When it comes to things like poetry I don’t see how it is possible to mention “the academy” as if it were any kind of substantive unity. (It may be different for biochemistry, I don’t know.). I can think of some English departments I consider very positively engaged with contemporary poetry, Sheffield for instance, and others completely beside the point. You pays your money and you gets what you gets. Creative writing is,, I suppose, mainly responsible for the disarray whereby different classes even on the same campus will teach violently opposed versions of poetry, and you can get a Ph.D. without having learning (in the old sense), since it is a basically unacademic subject. 

(b) For the record, it was half-seriously proposed around 1968 in Cambridge that we (whoever we were) should abandon even the minimal publication we had (TEI) and proceed by the circulation of manuscripts (typescripts) in the Elizabethan manner. which I think was out of an anti-commercialism taken over from Pound and Olson.
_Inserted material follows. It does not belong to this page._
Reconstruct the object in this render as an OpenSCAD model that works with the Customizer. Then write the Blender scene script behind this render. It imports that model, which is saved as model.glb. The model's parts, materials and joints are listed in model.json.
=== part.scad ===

It proposed that by being written the text was *already* public and the difference it made to beyond lay not in its own remit but with the context itself, or history. And yes, it proposed a very heavy elitism. But however proudly she defied it, non-publication was a smarting wound to Emily Dickinson, as it was to Hopkins.

I always liked the kind of proceedings under which someone like Wyatt worked, that poems were circulated with or without author’s name attached and the recipient copied them into a personal manuscript collection. And while you were doing  this, if you saw anything you didn’t like you changed it. I think this would be particularly good for translated poetry.